3. The automotive lighting device according to claim 1, wherein the first peak wavelength is comprised between 485 and 495 nm.

4. The automotive lighting device according to claim 2, wherein the first light source includes a phosphor configured to add a wavelength peak so that the light emitted by the first light source is white.

5. The automotive lighting device according to claim 1, further comprising a third light source contributing to a third lighting function.

6. The automotive lighting device according to claim 1, wherein the first lighting function is daytime running light or front-position light.

7. The automotive lighting device according to claim 1, wherein the at least one second lighting function comprises one of passing-beam headlamp function and driving-beam headlamp function.
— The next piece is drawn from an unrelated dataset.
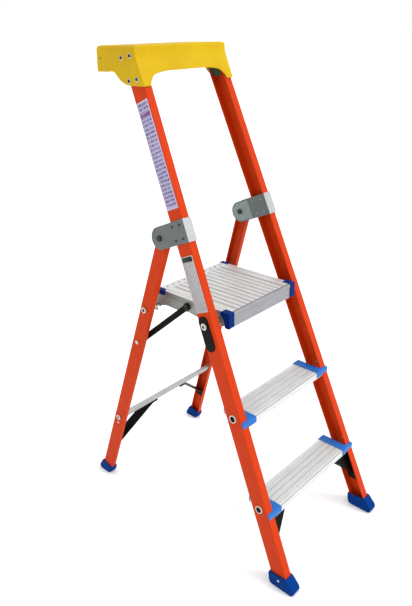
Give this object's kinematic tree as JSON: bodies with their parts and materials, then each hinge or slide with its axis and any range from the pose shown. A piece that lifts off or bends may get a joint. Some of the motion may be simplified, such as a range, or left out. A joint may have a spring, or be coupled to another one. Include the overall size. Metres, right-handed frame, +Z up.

8. The automotive lighting luminous device according to claim 1, wherein the light sources are solid-state light sources.

9. The automotive lighting device according to claim 8, wherein the solid-state light sources include light emitting diodes.

10. An automotive vehicle comprising an automotive lighting device including: a first light source configured to emit light with a first peak wavelength intended to contribute to a first lighting function;at least a second light source configured to emit light with at least a second peak wavelength different from the first peak wavelength, the at least one second light source contributing to at least a second lighting function;at least an optical element to project the light of the first light source;at least one luminous sensor configured to acquire a portion of a reflection of the light projected by the optical element in a wavelength comprised between 0.9 and 1.1 times the first peak wavelength; anda processing unit configured to control the operation of the light sources and to receive data from the luminous sensor.

11. The automotive lighting device according to claim 5, further comprising a fourth light source contributing to a fourth lighting function.

12. The automotive lighting device according to claim 8, wherein the solid-state light sources include laser diodes.